Sometimes there are people in meetings who seem to enjoy causing trouble or making others upset. If your group has rules about participation in meetings, you can point out that the person is not following the group agreements. You may have to be forceful. You can say that other participants seem to be upset, and that as the facilitator, you feel that it is best to continue the conversation after the meeting.

When there is significant conflict or disagreement in a group, it may be challenging to address or resolve the issue during a single meeting. If further discussion is needed, or if any planned agenda items don’t get talked about because other discussions went on longer, post a list of those topics on the wall so everyone knows there will be a chance to discuss them in the future. Doing this can help you meet the goals of your current meeting, but not lose track of important concerns that come up.

At your next meeting, you may want to refer to the conflict that happened and ask if anyone has any new reflections, thoughts, or reactions to what was said. This can help people release any unpleasant feelings or emotions they may still have from the conflict, and help the group "close the door" on bad feelings.

a woman speaking.
There is a man who would come to our meetings and tell us how to be good wives. Listening to him made me very angry, but instead of sharing my feelings, I asked the women to share what they thought makes a good marriage. He has become a much better listener and supporter.

Work to help all participants feel powerful

Working for social change often means bringing people together, some of whom have greater privilege or status than others. A group may confront many of the problems they are trying to change in the world in their interactions with each other. When working with mixed groups, for example, with men and women, or with younger people and adults, those men or adults who traditionally have more decision-making power may talk more without even realizing it. People can feel intimidated or shy to talk when they feel they are younger, less educated, and less powerful.

One way to address this problem is to break into smaller groups, for example, adolescents in one and older adults in another, to discuss separately, and then bring the whole group together to share the ideas from these separate discussions. One person can summarize the discussion and relay the decisions for each group.

a woman speaking.
When I lead a training session with youth, I think it is important to talk about the power that I have as an adult, and as someone who has finished high school. We reflect on how people’s power and privilege as individuals and as groups influence our group process and work.

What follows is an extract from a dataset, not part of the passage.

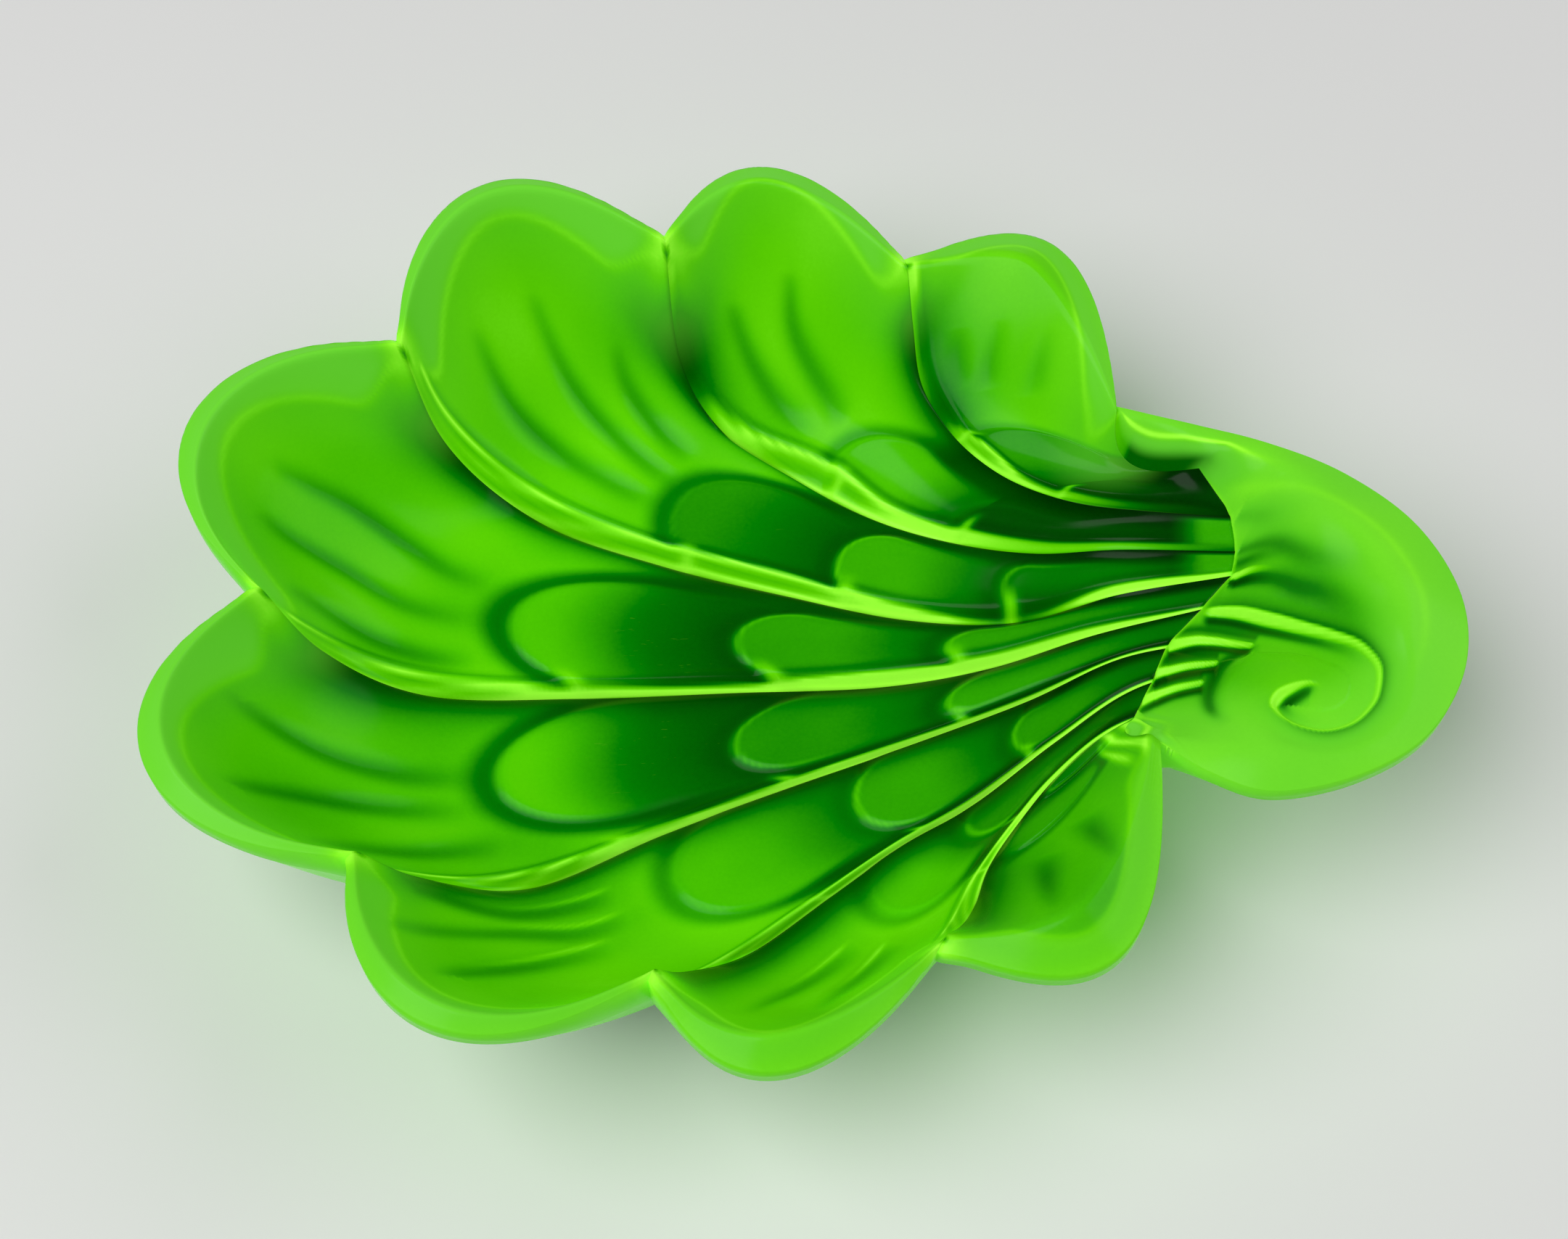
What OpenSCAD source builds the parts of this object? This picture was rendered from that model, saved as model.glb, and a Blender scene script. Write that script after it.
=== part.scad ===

To build a stronger group that can work well together, it can also help for the participants to gain a better understanding of how there are different levels of power and privilege within the group. The activities Power shuffle and Image theater are ways to help a group think about and discuss power dynamics. Discussion questions can help people reflect on differences in power in the group, and how this might influence each person’s experiences and their comfort with participation. For example, you might ask:

  • What are the differences within our group in terms of age, gender, skin color, and access to resources such as education, money, and power?
  • How might these differences affect our discussions and work together?
  • What can we do to ensure that everyone has a voice, and to affirm that each person’s ideas matter?

a woman speaking to a group doing the "power shuffle."
Take a step back if this week you had someone ignore you because of your age.
Activities such as the Power shuffle may help people visualize power differences.

By using facilitation methods that encourage everyone’s meaningful participation, the meeting leader can help a group overcome differences among participants and make good decisions.